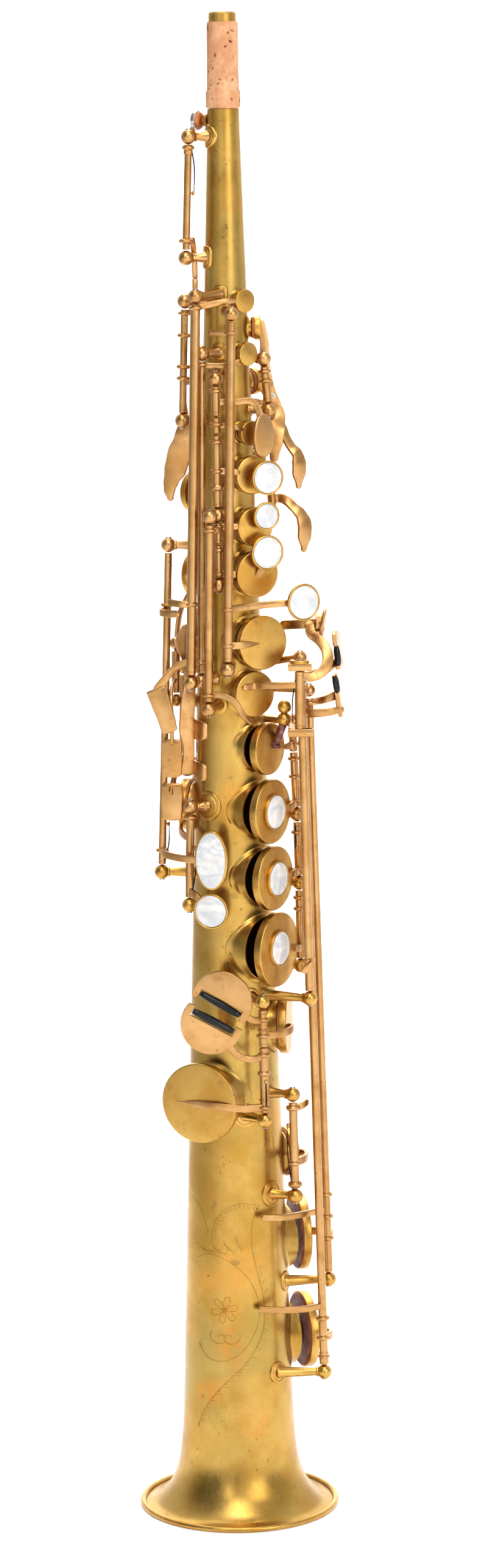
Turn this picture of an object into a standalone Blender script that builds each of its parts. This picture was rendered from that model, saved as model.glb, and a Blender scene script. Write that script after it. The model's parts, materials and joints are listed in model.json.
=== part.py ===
"""Straight one-piece soprano saxophone, standing on its bell rim. Millimetres inside, metres in the scene.

The tube axis is Z, the bell rim stands on z = 0 and the front of the instrument faces -Y.
phi is the angle round the tube in degrees: 0 at the front, 90 towards +X, 180 at the back.
Each key is drawn closed, with its pad on the tone hole, and open standing keys are then
turned about their own hinge line by the lift of the cup.
"""

from math import asin, atan2, cos, degrees, hypot, pi, radians, sin

import bmesh
import bpy
from mathutils import Matrix, Vector

MM = 0.001

# body
LENGTH = 665.0
CONE_LOW, CONE_HIGH = 45.0, 620.0
D_HIGH, CONE_SLOPE = 13.8, 0.0615
WALL = 0.7
FLARE = [(1.3, 42.0), (2.6, 38), (7, 33), (12.4, 29.5), (20, 27.0), (30, 25.6), (45, 24.58)]
SHOULDER = 624.0
TENON_R, TENON_BORE = 5.9, 4.9
CORK = [(624.3, 7.45), (631.2, 7.45), (631.6, 6.9), (659.5, 6.6), (661.0, 6.0)]
RIM_R, RIM_TUBE = 43.45, 1.3
CHIMNEY_WALL = 0.8
CHIMNEY_RISE = 1.3
VENT_RISE = 3.4

# keywork
TUBE_R = 1.85
BALL_R = 3.25
STEM_R = 1.9
PIN_R = 0.55
SOCKET_R = 0.95
SOCKET_DEPTH = 3.0
END_GAP = 0.3
PAD_GAP = 0.12
CUP_H = 4.2
ARM_W, ARM_T = 3.0, 1.6
PEARL_R, PEARL_H = 7.4, 1.7
TUBE_SIDES = 8

# tone holes: name -> (phi, z, radius of the hole, radius of the cup)
HOLES = {
    "high_f_sharp": (37, 542.3, 3.3, 5.1),
    "side_e": (41, 519.5, 3.4, 5.1),
    "palm_f": (92, 530.0, 3.5, 5.35),
    "palm_e_flat": (128, 506.0, 3.8, 5.8),
    "palm_d": (126, 472.0, 4.2, 6.2),
    "c_vent": (38, 485.6, 3.6, 5.4),
    "b": (38, 467.6, 6.2, 8.4),
    "bis": (38, 445.2, 6.4, 8.5),
    "a": (39, 424.6, 7.9, 10.1),
    "g": (41, 394.6, 9.3, 11.85),
    "g_sharp": (33, 372.0, 7.9, 10.0),
    "side_c": (-118, 422.0, 7.2, 9.5),
    "side_b_flat": (-150, 398.0, 7.4, 9.6),
    "alt_f_sharp": (-104, 320.0, 8.9, 11.4),
    "f_sharp": (48, 347.5, 9.1, 11.5),
    "f": (48, 319.8, 11.2, 14.2),
    "e": (48, 290.2, 11.4, 14.2),
    "d": (49, 258.4, 13.4, 16.5),
    "e_flat": (82, 222.1, 10.8, 13.4),
    "low_c": (-35, 191.4, 14.6, 17.8),
    "low_c_sharp": (112, 160.5, 8.6, 11.0),
    "low_b": (118, 121.5, 14.2, 17.4),
    "low_b_flat": (118, 76.0, 14.0, 17.2),
    "octave_low": (176, 497.0, 1.3, 3.6),
    "octave_high": (-115, 618.8, 1.0, 4.3),
}


def body_r(z):
    if z < CONE_LOW:
        for (z0, r0), (z1, r1) in zip(FLARE, FLARE[1:]):
            if z <= z1:
                return r0 + (r1 - r0) * (z - z0) / (z1 - z0)
    return (D_HIGH + CONE_SLOPE * max(0.0, CONE_HIGH - z)) / 2


def seat(name):
    return body_r(HOLES[name][1]) + (VENT_RISE if name == "octave_high" else CHIMNEY_RISE)


def pol(phi, rho, z):
    a = radians(phi)
    return Vector((rho * sin(a), -rho * cos(a), z))


def out(phi):
    return pol(phi, 1.0, 0.0)


def perp(axis):
    ref = Vector((0, 0, 1)) if abs(axis.z) < 0.9 else Vector((1, 0, 0))
    u = axis.cross(ref).normalized()
    return u, axis.cross(u).normalized()


def lathe(origin, axis, profile, sides):
    """Closed solid of revolution: profile is (radius, height) pairs that start and end on the axis."""
    axis = axis.normalized()
    u, v = perp(axis)
    bm = bmesh.new()
    rings = []
    for r, h in profile:
        at = origin + axis * h
        if r < 1e-6:
            rings.append([bm.verts.new(at)])
        else:
            rings.append([bm.verts.new(at + (u * cos(2 * pi * k / sides) + v * sin(2 * pi * k / sides)) * r)
                          for k in range(sides)])
    for a, b in zip(rings, rings[1:]):
        for k in range(sides):
            j = (k + 1) % sides
            corners = [a[k % len(a)], a[j % len(a)], b[j % len(b)], b[k % len(b)]]
            face = list(dict.fromkeys(corners))
            if len(face) > 2:
                bm.faces.new(face)
    bmesh.ops.recalc_face_normals(bm, faces=bm.faces)
    return bm


def ring_solid(origin, axis, section, sides):
    """Closed ring: section is a closed loop of (radius, height) pairs off the axis."""
    axis = axis.normalized()
    u, v = perp(axis)
    bm = bmesh.new()
    loops = [[bm.verts.new(origin + axis * h + (u * cos(a) + v * sin(a)) * r) for r, h in section]
             for a in (2 * pi * k / sides for k in range(sides))]
    for a, b in zip(loops, loops[1:] + loops[:1]):
        for k in range(len(section)):
            j = (k + 1) % len(section)
            bm.faces.new((a[k], a[j], b[j], b[k]))
    bmesh.ops.recalc_face_normals(bm, faces=bm.faces)
    return bm


def rod(p, q, r, sides=TUBE_SIDES):
    return lathe(p, q - p, [(0, 0), (r, 0), (r, (q - p).length), (0, (q - p).length)], sides)


def ball(c, r, sides=7):
    return lathe(c, Vector((0, 0, 1)), [(0, -r), (r * 0.92, -r * 0.45), (r * 0.92, r * 0.45), (0, r)],
                 sides)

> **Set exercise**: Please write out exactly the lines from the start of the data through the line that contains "in the scene.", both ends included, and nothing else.

> **Finished task**:
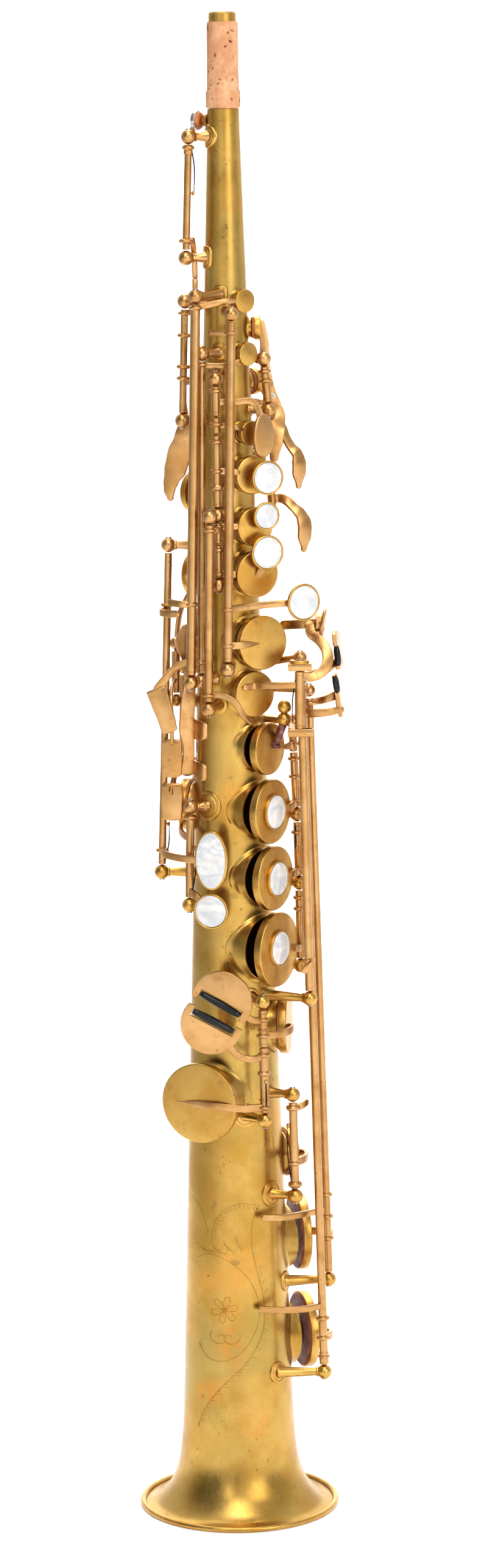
Turn this picture of an object into a standalone Blender script that builds each of its parts. This picture was rendered from that model, saved as model.glb, and a Blender scene script. Write that script after it. The model's parts, materials and joints are listed in model.json.
=== part.py ===
"""Straight one-piece soprano saxophone, standing on its bell rim. Millimetres inside, metres in the scene.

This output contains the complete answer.